My Ancestry family includes Johannes Schneider, age 89 (8th great-grandfather), Johann Peter Schneider Feg, age 38 (6th great-grandfather). His wife is Anna Maria Risch, age 29,  and children Anna Catherine, daughter, age 10, Anna Eve, daughter, age 10, and Eva Elisabeth, daughter, age 8. They spent the remaining winter months on Nutten Island in tents without heat. Most likely lots of bonfires and blankets kept them warmer. In the spring the British authorities moved the Island residents north on the Hudson River.

Hudson River Resettlement

Three resettlement areas were established by the Provincial New York government. The first area is four villages on the east side of the Hudson River, today Germantown, Columbia County, N.Y. Second area is three villages on the west side of the Hudson River, today known as Saugerties, Ulster County, N.Y. ( Historians also refer to this area as the West Camp)  and the third camp is Nutten Island, now Governors Island, New York City where widows, sickly men, and orphans were settled.

Johann Peter Schneider Feg and family made settlement into the West Camp in the spring of 1711 about 100 miles north of Nutten Island.  First American born family addition was a daughter Anna Margaretha on 18 December 1715 at West Camp, today Ulster County, New York. Her Baptism was at St. Paul’s Lutheran Church, Ulster County, New York. on 22 January 1716.

Here they are hoping to work, raise their family, and build a new home with 40 acres of land as promised by Queen Ann of England.

The German settlers began to work down their debt of ten thousand pounds sterling advanced by a parliamentary grant for passage, food, and services. The British plan was to use the settlers labor in the manufacturing of tar and the growing of hemp to increase the supply of Naval Stores. Many settlers were unhappy with this arrangement. They wanted their settlement to include the promised land to start farming and raise their families without government restrictions.

Thousands of pine trees were cut and prepared for the making of tar. Coopers made barrels and cauldrons, large metal pots were made to cook the pine bark. Roads were built to bring the tar to the banks of the Hudson River for shipment to England. Lack of capable management and the eventual discovery that the pine trees were not providing a quality pine tar doomed the plan for the settlers to repay their debt to England.  By 1712 the British plan was a complete failure.

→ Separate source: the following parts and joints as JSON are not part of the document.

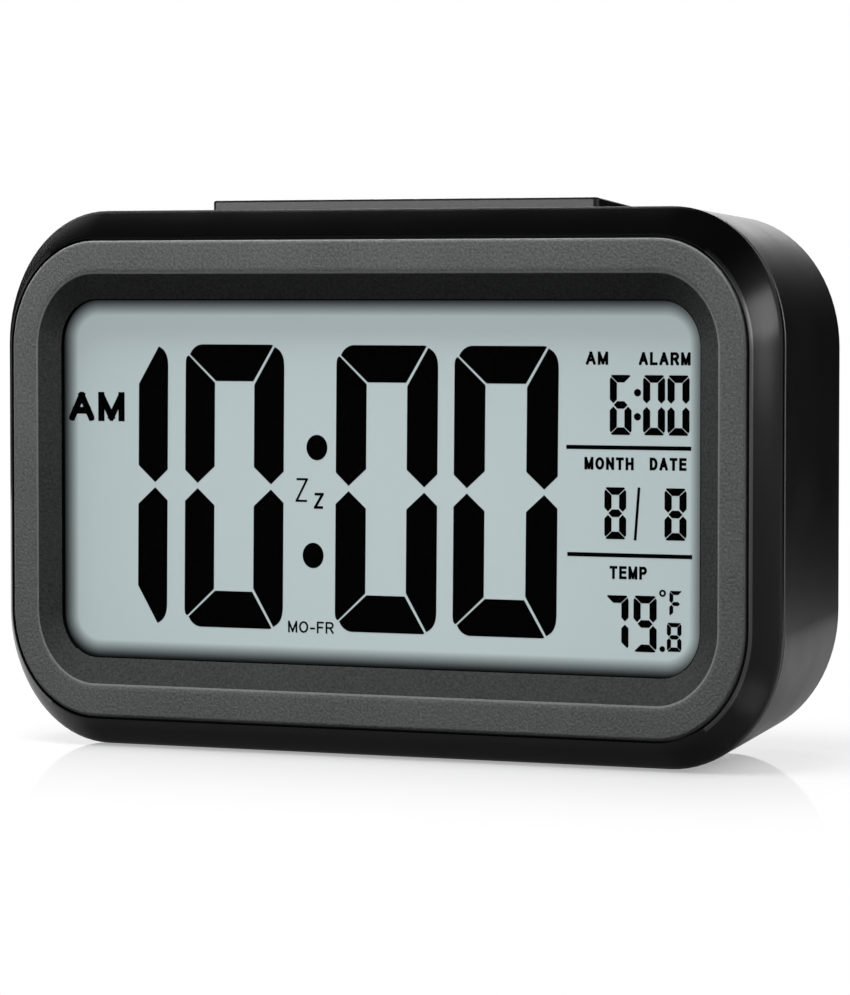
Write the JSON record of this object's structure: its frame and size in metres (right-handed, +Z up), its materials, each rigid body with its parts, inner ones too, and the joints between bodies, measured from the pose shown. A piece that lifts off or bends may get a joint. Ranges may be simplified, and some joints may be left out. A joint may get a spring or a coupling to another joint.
{
  "type": "digital table clock",
  "caption": "Battery table clock with a rounded case, a bezel ring round a liquid crystal display, a tipping snooze bar, rear buttons, slide switches and a hinged battery door.",
  "frame": {"origin": "middle of the bounding box in plan, on the surface the clock stands on", "axes": "+Z up, +X to the right as seen from the front, the display faces -Y"},
  "size_m": [0.128, 0.0448, 0.0846],
  "materials": {
    "case_black": "semi-gloss black",
    "shell_black": "satin black",
    "ring_grey": "fine spark texture, grey",
    "window_clear": "clear polished",
    "lcd_glass": "pale grey-green reflective display",
    "diffuser_white": "milky white",
    "led_body": "milky yellow-white",
    "rubber_black": "matte black",
    "board_green": "green solder mask",
    "epoxy_black": "moulded black",
    "steel_bright": "plated steel",
    "capacitor_sleeve": "sleeved aluminium can",
    "strip_grey": "grey",
    "cell_sleeve": "printed sleeve",
    "brass_plain": "plain",
    "wire_red": "insulated wire",
    "wire_black": "insulated wire",
    "ribbon_grey": "flat cable"
  },
  "bodies": {
    "case": {"front_housing": "case_black", "bezel_ring": "ring_grey", "display_lens": "window_clear", "lcd_panel": "lcd_glass", "display_holder": "case_black", "backlight_panel": "diffuser_white", "backlight_led_left": "led_body", "backlight_led_right": "led_body", "zebra_strip_lower": "rubber_black", "zebra_strip_upper": "rubber_black", "main_board": "board_green", "controller_blob": "epoxy_black", "quartz_crystal": "steel_bright", "buffer_capacitor": "capacitor_sleeve", "thermistor": "epoxy_black", "snooze_switch": "epoxy_black", "rear_housing": "shell_black", "rear_board": "board_green", "key_switch_1": "epoxy_black", "key_switch_2": "epoxy_black", "key_switch_3": "epoxy_black", "key_switch_4": "epoxy_black", "alarm_switch_body": "steel_bright", "light_switch_body": "steel_bright", "buzzer": "brass_plain", "battery_wire_plus": "wire_red", "battery_wire_minus": "wire_black", "ribbon_cable": "ribbon_grey", "battery_1": "cell_sleeve", "battery_2": "cell_sleeve", "battery_3": "cell_sleeve", "contact_spring_1": "steel_bright", "contact_spring_2": "steel_bright", "contact_spring_3": "steel_bright", "contact_plate_1": "steel_bright", "contact_plate_2": "steel_bright", "contact_plate_3": "steel_bright", "contact_plate_4": "steel_bright", "case_screw_1": "steel_bright", "case_screw_2": "steel_bright", "case_screw_3": "steel_bright", "case_screw_4": "steel_bright", "main_board_screw_1": "steel_bright", "main_board_screw_2": "steel_bright", "main_board_screw_3": "steel_bright", "main_board_screw_4": "steel_bright", "rear_board_screw_1": "steel_bright", "rear_board_screw_2": "steel_bright", "rear_foot_left": "rubber_black", "rear_foot_right": "rubber_black"},
    "bar": {"snooze_bar": "shell_black", "snooze_bar_strip": "strip_grey"},
    "button_1": {"rear_button_1": "shell_black"},
    "button_2": {"rear_button_2": "shell_black"},
    "button_3": {"rear_button_3": "shell_black"},
    "button_4": {"rear_button_4": "shell_black"},
    "alarm_slide": {"alarm_slider": "shell_black"},
    "light_slide": {"light_slider": "shell_black"},
    "door": {"battery_door": "shell_black"}
  },
  "joints": [
    {"name": "snooze_tip", "type": "hinge", "parent": "case", "child": "bar", "pos_m": [0, 0.01, 0.0809], "axis": [1, 0, 0], "range_deg": [0, 3.5], "stiffness_Nm_per_rad": 0.3, "springref_deg": -2.86},
    {"name": "button_1_press", "type": "slide", "parent": "case", "child": "button_1", "axis": [0, -1, 0], "range_m": [0, 0.0008], "stiffness_N_per_m": 800, "springref_m": -0.0005},
    {"name": "button_2_press", "type": "slide", "parent": "case", "child": "button_2", "axis": [0, -1, 0], "range_m": [0, 0.0008], "stiffness_N_per_m": 800, "springref_m": -0.0005},
    {"name": "button_3_press", "type": "slide", "parent": "case", "child": "button_3", "axis": [0, -1, 0], "range_m": [0, 0.0008], "stiffness_N_per_m": 800, "springref_m": -0.0005},
    {"name": "button_4_press", "type": "slide", "parent": "case", "child": "button_4", "axis": [0, -1, 0], "range_m": [0, 0.0008], "stiffness_N_per_m": 800, "springref_m": -0.0005},
    {"name": "alarm_switch_slide", "type": "slide", "parent": "case", "child": "alarm_slide", "axis": [1, 0, 0], "range_m": [0, 0.003]},
    {"name": "light_switch_slide", "type": "slide", "parent": "case", "child": "light_slide", "axis": [1, 0, 0], "range_m": [0, 0.003]},
    {"name": "battery_door_hinge", "type": "hinge", "parent": "case", "child": "door", "pos_m": [0, 0.0202, 0.0095], "axis": [-1, 0, 0], "range_deg": [0, 75]}
  ]
}
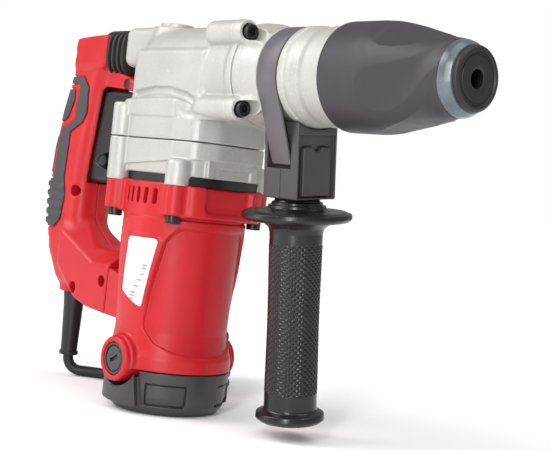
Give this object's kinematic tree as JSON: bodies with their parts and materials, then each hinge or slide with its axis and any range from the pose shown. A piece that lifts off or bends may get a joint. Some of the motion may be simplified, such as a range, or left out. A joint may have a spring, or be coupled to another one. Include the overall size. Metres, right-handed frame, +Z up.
{
  "type": "rotary hammer",
  "caption": "Heavy L-shaped rotary hammer with a sprung rear D-handle, clamp-on side handle, locking tool sleeve, vertical motor and a coiled supply cord.",
  "frame": {"origin": "mouth of the tool bore at the dust cap's front face, on the spindle axis", "axes": "+X forward out of the tool bore, +Y to the tool's left side, +Z up along the motor axis"},
  "size_m": [0.412, 0.1781, 0.2725],
  "materials": {
    "cast_aluminium": "satin",
    "red_nylon": "satin",
    "charcoal_plastic": "matte",
    "black_plastic": "satin",
    "grey_overmould": "matte",
    "sleeve_plastic": "matte",
    "ring_plastic": "gloss",
    "black_rubber": "matte",
    "tool_steel": "satin",
    "strap_steel": "satin",
    "black_screws": "satin",
    "bright_screws": "gloss",
    "winding_copper": "satin",
    "brush_brass": "satin",
    "lamination_steel": "matte",
    "brush_carbon": "matte",
    "cord_rubber": "matte"
  },
  "bodies": {
    "machine": {"gear_housing": "cast_aluminium", "lower_gear_case": "cast_aluminium", "barrel_collar": "cast_aluminium", "flange_screws": "black_screws", "motor_flange_screws": "black_screws", "end_cap_screws": "black_screws", "motor_housing": "red_nylon", "end_cap": "charcoal_plastic", "field_stack": "lamination_steel", "field_coils": "winding_copper", "air_baffle": "black_plastic", "brush_holders": "brush_brass", "carbon_brushes": "brush_carbon", "brush_caps": "black_plastic", "grease_cap": "cast_aluminium", "ball_bearings": "tool_steel", "spindle_bearings": "tool_steel", "pivot_pin": "tool_steel"},
    "armature": {"armature_shaft": "tool_steel", "armature_core": "lamination_steel", "armature_windings": "winding_copper", "commutator": "winding_copper", "cooling_fan": "black_plastic"},
    "crank": {"crank_gear": "tool_steel", "crankshaft": "tool_steel"},
    "bevel_shaft": {"bevel_drive_gear": "tool_steel", "bevel_pinion_shaft": "tool_steel"},
    "tool_spindle": {"spindle": "tool_steel", "crown_gear": "tool_steel", "dust_cap": "black_rubber", "locking_rollers": "tool_steel", "lock_spring": "tool_steel"},
    "sleeve": {"lock_sleeve": "sleeve_plastic", "sleeve_ring": "ring_plastic"},
    "piston_rod": {"piston": "tool_steel", "piston_pin": "tool_steel", "connecting_rod": "cast_aluminium"},
    "ram": {"striker": "tool_steel"},
    "anvil": {"impact_bolt": "tool_steel"},
    "selector": {"mode_selector": "black_plastic"},
    "rear_handle": {"handle_right_shell": "red_nylon", "handle_left_shell": "red_nylon", "grip_pads": "grey_overmould", "handle_screws": "bright_screws", "switch_body": "black_plastic", "handle_bellows": "black_rubber", "damper_spring": "tool_steel", "strain_relief": "black_rubber", "cord_tube": "cord_rubber", "cord_coil": "cord_rubber", "plug_body": "cord_rubber", "plug_pins": "brush_brass"},
    "switch_trigger": {"trigger": "black_plastic"},
    "lock_on": {"lock_on_button": "black_plastic"},
    "side_handle": {"clamp_strap": "strap_steel", "clamp_block_rear": "black_plastic", "clamp_block_front": "black_plastic", "clamp_nut": "tool_steel"},
    "side_grip_piece": {"side_grip": "black_plastic", "clamp_stud": "tool_steel"}
  },
  "joints": [
    {"name": "armature_spin", "type": "hinge", "parent": "machine", "child": "armature", "pos_m": [-0.251, 0, 0], "axis": [0, 0, 1], "continuous": true},
    {"name": "crank_spin", "type": "hinge", "parent": "machine", "child": "crank", "pos_m": [-0.271, 0, 0], "axis": [0, 0, 1], "continuous": true},
    {"name": "bevel_shaft_spin", "type": "hinge", "parent": "machine", "child": "bevel_shaft", "pos_m": [-0.231, 0, 0], "axis": [0, 0, 1], "continuous": true},
    {"name": "spindle_spin", "type": "hinge", "parent": "machine", "child": "tool_spindle", "pos_m": [0, 0, 0], "axis": [1, 0, 0], "continuous": true},
    {"name": "sleeve_slide", "type": "slide", "parent": "tool_spindle", "child": "sleeve", "axis": [-1, 0, 0], "range_m": [0, 0.01], "stiffness_N_per_m": 1500, "springref_m": -0.008, "deforming": ["lock_spring"]},
    {"name": "piston_slide", "type": "slide", "parent": "machine", "child": "piston_rod", "axis": [1, 0, 0], "range_m": [0, 0.02]},
    {"name": "striker_slide", "type": "slide", "parent": "machine", "child": "ram", "axis": [1, 0, 0], "range_m": [0, 0.012]},
    {"name": "impact_bolt_slide", "type": "slide", "parent": "machine", "child": "anvil", "axis": [1, 0, 0], "range_m": [0, 0.003]},
    {"name": "mode_selector_turn", "type": "hinge", "parent": "machine", "child": "selector", "pos_m": [-0.236, 0, 0.004], "axis": [0, 1, 0], "range_deg": [0, 90]},
    {"name": "handle_damper", "type": "hinge", "parent": "machine", "child": "rear_handle", "pos_m": [-0.311, 0, -0.1544], "axis": [0, 1, 0], "range_deg": [0, 2], "stiffness_Nm_per_rad": 290, "deforming": ["handle_bellows", "damper_spring"]},
    {"name": "trigger_pull", "type": "hinge", "parent": "rear_handle", "child": "switch_trigger", "pos_m": [-0.342, 0, -0.016], "axis": [0, 1, 0], "range_deg": [0, 6], "stiffness_Nm_per_rad": 3, "springref_deg": -5.73},
    {"name": "lock_on_slide", "type": "slide", "parent": "switch_trigger", "child": "lock_on", "axis": [0, 1, 0], "range_m": [0, 0.003], "stiffness_N_per_m": 500, "springref_m": -0.001},
    {"name": "side_handle_swivel", "type": "hinge", "parent": "machine", "child": "side_handle", "pos_m": [-0.145, 0, 0], "axis": [1, 0, 0], "range_deg": [-180, 180]},
    {"name": "grip_turn", "type": "hinge", "parent": "side_handle", "child": "side_grip_piece", "pos_m": [-0.145, 0, 0], "axis": [0, -0.1011, 0.9949], "range_deg": [-180, 180]}
  ],
  "couplings": [
    {"joint": "crank_spin", "follows": "armature_spin", "ratio": -0.25},
    {"joint": "bevel_shaft_spin", "follows": "armature_spin", "ratio": -0.25},
    {"joint": "spindle_spin", "follows": "armature_spin", "ratio": -0.090909}
  ]
}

Money and politics enter into the equation for Governor Hunter (Tory) and the newly settled German  Americans.  In 1711 the English Parliament switched from Tory to Whigs. Now the majority Whigs promptly cut off subsistence funding for all German Palatine settlements in the Province of New York. Governor Hunter funded the settlers out of his own purse until the fall of 1712.

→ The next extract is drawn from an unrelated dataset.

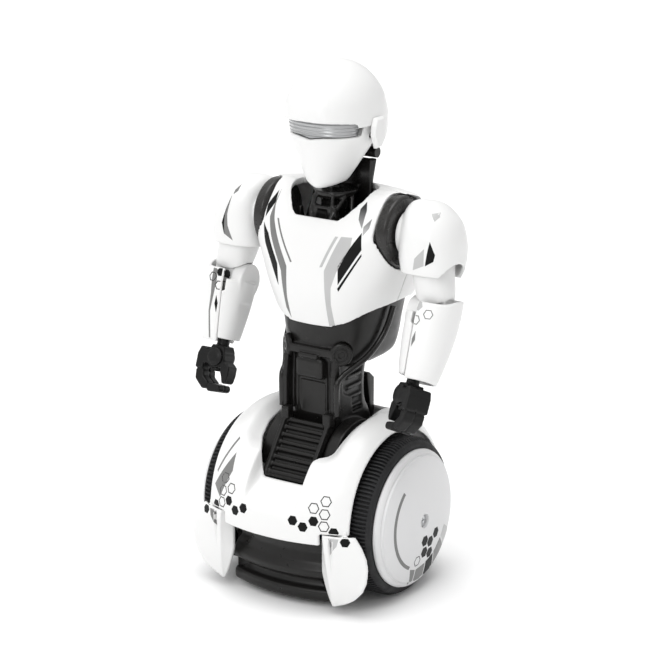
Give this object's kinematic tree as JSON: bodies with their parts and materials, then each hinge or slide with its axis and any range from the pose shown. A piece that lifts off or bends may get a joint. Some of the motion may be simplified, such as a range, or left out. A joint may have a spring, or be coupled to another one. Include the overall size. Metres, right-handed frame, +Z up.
{
  "type": "toy robot",
  "caption": "Toy robot with a human-like upper body, jointed arms, gripping hands and a turning head, on a rounded base with a large wheel at each side.",
  "frame": {"origin": "on the floor, midway between the two wheels and under their shared axle line", "axes": "+Z up, the robot faces -Y, +X is its own left side"},
  "size_m": [0.1656, 0.1183, 0.297],
  "materials": {
    "white_shell": "satin gloss",
    "black_frame": "satin",
    "tyre": "matte",
    "steel": "plated",
    "grey_plastic": "matte",
    "board": "solder mask",
    "visor": "metallised",
    "cell": "wrapped"
  },
  "bodies": {
    "base": {"front_shell": "white_shell", "rear_shell": "white_shell", "skirt_left": "white_shell", "skirt_right": "white_shell", "chest_shell": "white_shell", "back_shell": "white_shell", "chassis_tray": "black_frame", "battery_door": "black_frame", "speaker": "black_frame", "front_bumper": "black_frame", "rear_bumper": "black_frame", "ribbed_apron": "black_frame", "waist_frame": "black_frame", "spine_box": "black_frame", "pivot_cap_left": "black_frame", "pivot_cap_right": "black_frame", "waist_rod_left": "black_frame", "waist_rod_right": "black_frame", "shoulder_socket_left": "black_frame", "shoulder_socket_right": "black_frame", "neck_frame": "black_frame", "drive_gearbox_left": "grey_plastic", "drive_gearbox_right": "grey_plastic", "battery_door_screw": "steel", "arm_gearbox": "grey_plastic", "circuit_board": "board", "battery_cell_1": "cell", "battery_cell_2": "cell", "battery_cell_3": "cell"},
    "front_roller": {"front_roller": "black_frame"},
    "rear_roller": {"rear_roller": "black_frame"},
    "power_switch": {"power_switch": "white_shell"},
    "head": {"helmet_shell": "white_shell", "face_mask": "white_shell", "visor": "visor", "ear_cap_left": "white_shell", "ear_cap_right": "white_shell", "head_core": "black_frame"},
    "wheel_left": {"wheel_axle_left": "steel", "wheel_hub_left": "white_shell", "tyre_left": "tyre", "hubcap_left": "white_shell", "hubcap_screw_left": "steel"},
    "wheel_right": {"wheel_axle_right": "steel", "wheel_hub_right": "white_shell", "tyre_right": "tyre", "hubcap_right": "white_shell", "hubcap_screw_right": "steel"},
    "upper_arm_left": {"shoulder_cap_left": "white_shell", "upper_arm_left": "white_shell"},
    "forearm_left": {"forearm_core_left": "white_shell", "forearm_guard_left": "white_shell"},
    "hand_left": {"palm_left": "black_frame"},
    "fingers_left": {"fingers_left": "black_frame"},
    "upper_arm_right": {"shoulder_cap_right": "white_shell", "upper_arm_right": "white_shell"},
    "forearm_right": {"forearm_core_right": "white_shell", "forearm_guard_right": "white_shell"},
    "hand_right": {"palm_right": "black_frame"},
    "fingers_right": {"fingers_right": "black_frame"}
  },
  "joints": [
    {"name": "wheel_spin_left", "type": "hinge", "parent": "base", "child": "wheel_left", "pos_m": [0.047, 0, 0.045], "axis": [1, 0, 0], "continuous": true},
    {"name": "wheel_spin_right", "type": "hinge", "parent": "base", "child": "wheel_right", "pos_m": [-0.047, 0, 0.045], "axis": [1, 0, 0], "continuous": true},
    {"name": "front_roller_spin", "type": "hinge", "parent": "base", "child": "front_roller", "pos_m": [0, -0.032, 0.0044], "axis": [1, 0, 0], "continuous": true},
    {"name": "rear_roller_spin", "type": "hinge", "parent": "base", "child": "rear_roller", "pos_m": [0, 0.047, 0.005], "axis": [1, 0, 0], "continuous": true},
    {"name": "power_switch_slide", "type": "slide", "parent": "base", "child": "power_switch", "axis": [1, 0, 0], "range_m": [0, 0.004]},
    {"name": "head_turn", "type": "hinge", "parent": "base", "child": "head", "pos_m": [0, 0.009, 0.232], "axis": [0, 0, 1], "range_deg": [-60, 60]},
    {"name": "shoulder_left", "type": "hinge", "parent": "base", "child": "upper_arm_left", "pos_m": [0.066, 0.011, 0.2052], "axis": [-1, 0, 0], "range_deg": [-40, 100]},
    {"name": "elbow_left", "type": "hinge", "parent": "upper_arm_left", "child": "forearm_left", "pos_m": [0.066, 0.00218, 0.16373], "axis": [-1, 0, 0], "range_deg": [-8, 10]},
    {"name": "wrist_left", "type": "hinge", "parent": "forearm_left", "child": "hand_left", "pos_m": [0.066, -0.0148, 0.1304], "axis": [0, -0.454, -0.891], "range_deg": [-90, 60]},
    {"name": "fingers_left", "type": "hinge", "parent": "hand_left", "child": "fingers_left", "pos_m": [0.066, -0.01865, 0.12283], "axis": [-0.5, -0.7716, 0.3932], "range_deg": [0, 18]},
    {"name": "shoulder_right", "type": "hinge", "parent": "base", "child": "upper_arm_right", "pos_m": [-0.066, 0.011, 0.2052], "axis": [-1, 0, 0], "range_deg": [-40, 100]},
    {"name": "elbow_right", "type": "hinge", "parent": "upper_arm_right", "child": "forearm_right", "pos_m": [-0.066, 0.0051, 0.16321], "axis": [-1, 0, 0], "range_deg": [-8, 13]},
    {"name": "wrist_right", "type": "hinge", "parent": "forearm_right", "child": "hand_right", "pos_m": [-0.066, -0.00769, 0.12807], "axis": [0, -0.342, -0.9397], "range_deg": [-90, 90]},
    {"name": "fingers_right", "type": "hinge", "parent": "hand_right", "child": "fingers_right", "pos_m": [-0.066, -0.0106, 0.12008], "axis": [0, 0.9397, -0.342], "range_deg": [0, 18]}
  ]
}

The Germans became upset and dissatisfied with their treatment and situation at the West Camp. They blamed Governor Hunter for their status with no way to repay the debt to the Crown, the loss of subsistence support, and no 40 acres to build their first American home.

Winter Trip to Schoharie

They moved with their meager belongings, about 50 families pulling sleds in winter west 60 miles to the Schoharie Valley. The Schoharie location was scouted by a party led by Conrad Weiser Senior. He later was responsible for forming seven farming communities named “dorfs” and naming one Weiser’s Dorf. Capture the complete story of the Schoharie settlement at Ancestry Family moves to Schoharie Area.

My ancestry family that settled in Schoharie Valley located on land in Weiser’s Dorf (today the site of Middleburgh, NY) in about 1716. Family members include Johann Peter Schneider Feg, age 44 (6th great-grandfather), wife Anna Maria Risch, age 35, Anna Catherine, age 16, Anna Eve, age 16, and Eva Elisabeth, age 14.

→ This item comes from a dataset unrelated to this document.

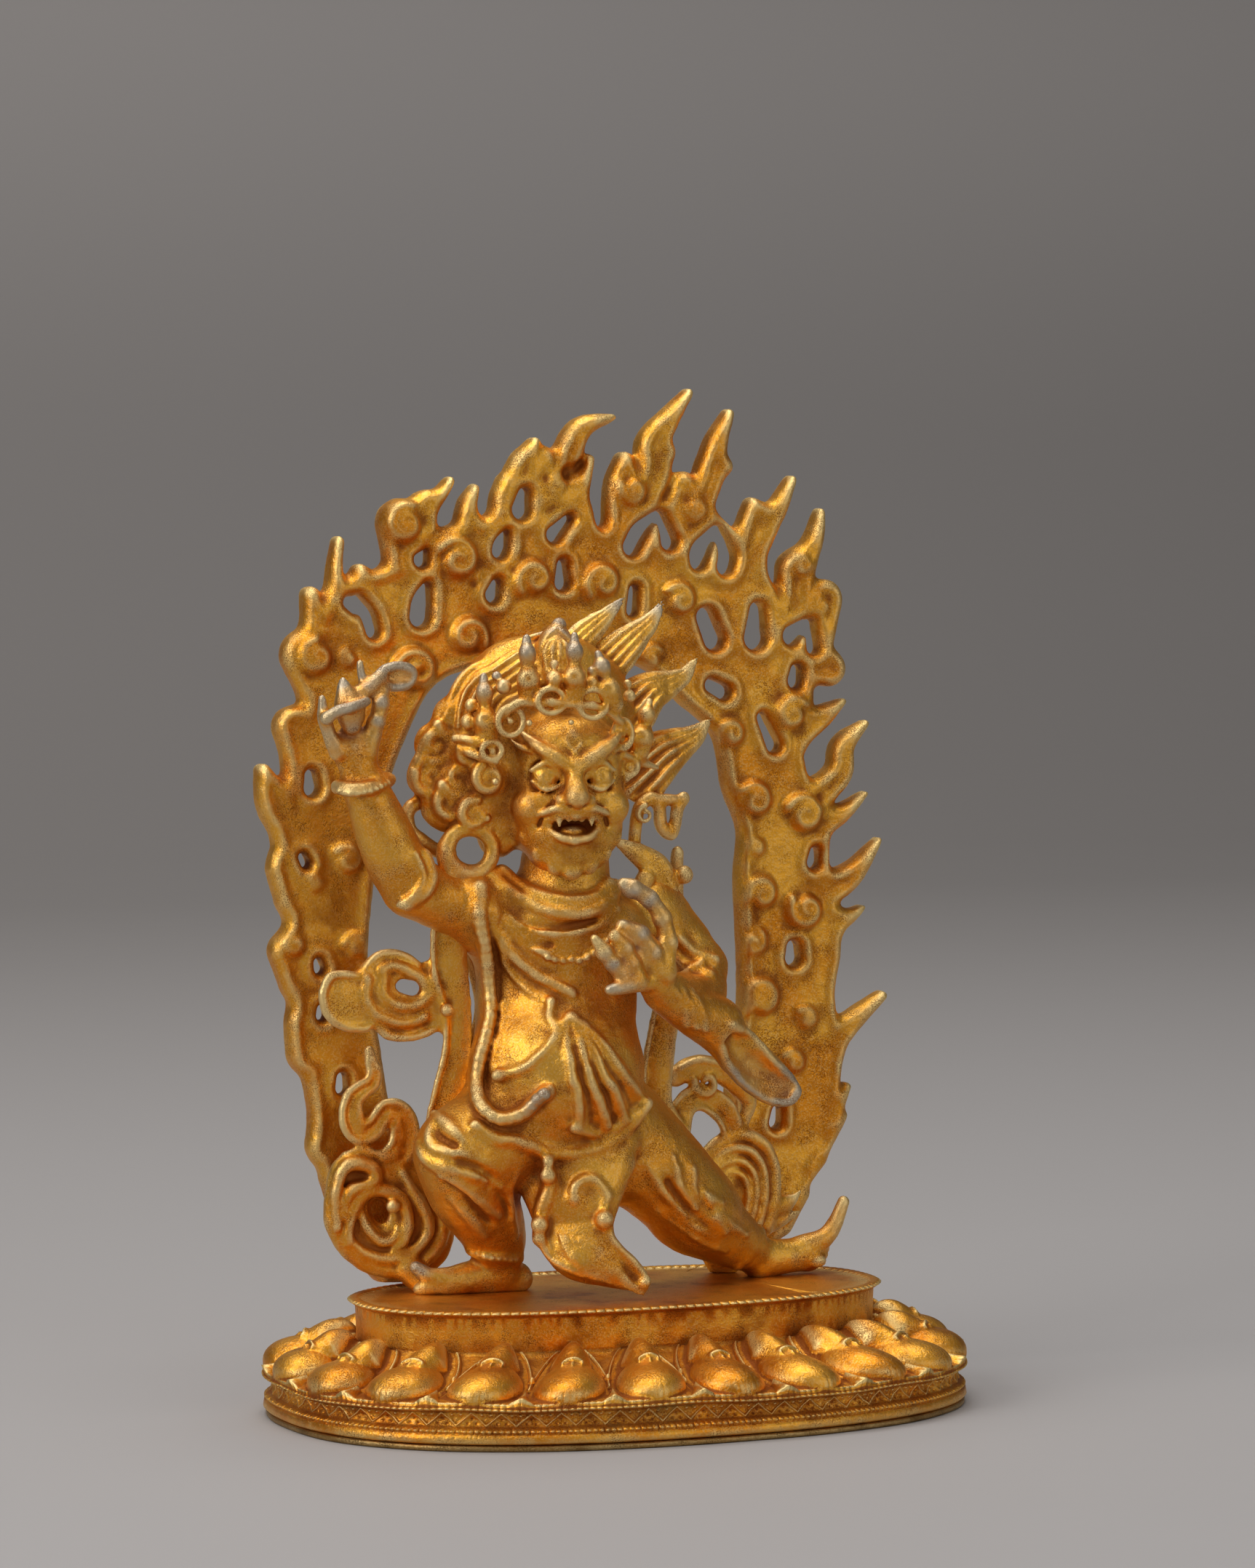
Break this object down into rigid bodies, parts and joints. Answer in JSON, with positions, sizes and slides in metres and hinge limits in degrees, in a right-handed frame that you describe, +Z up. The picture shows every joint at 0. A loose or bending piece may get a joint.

Over the next 10 years, the German Palatines worked long hours to build crude log homes, farm the land initially with broad hoes. They made crude furniture out of blocks of wood. The Indians taught them how to make their clothing from wild animal skins.

Indians helped the new American farmer from Europe with the introduction of new crops such as beans, corn, squash, potatoes, tomatoes, and chilies. Later on, wheat was added to the crop mix.

 

Middleburg, New York
Weiser’s Dorf Settlement
New family members were added and marriages took place in barns or larger homes during winter months. In my immediate Ancestry family, we had a birth (Johann Leonhardt Feg 1717 (5th great-grandfather). The marriage of Anna Eve Feg (aunt 6th generation) to Conrad Weiser Jr. on Nov. 22, 1720. This union united two Palatine families- Weiser and Feg. Children born in Weiser’s Dorf from Conrad and Anna Eve Feg Weiser’s marriage were Philip Weiser, 1722-1761, Anna Magdalena, 1725-1742, Anna Marie 1727-1802, and Frederick 1728-1790.

Governor Hunter in 1722 decided my ancestors and other Palantine neighbors had settled on land without permission. Next, he sold the rights to what my ancestors thought was their land and homestead to rich merchants from Albany and Schenectady, Province of New York. The new owners attempted to get leases or purchases of their homestead land or quite the title ( In plain words-Leave).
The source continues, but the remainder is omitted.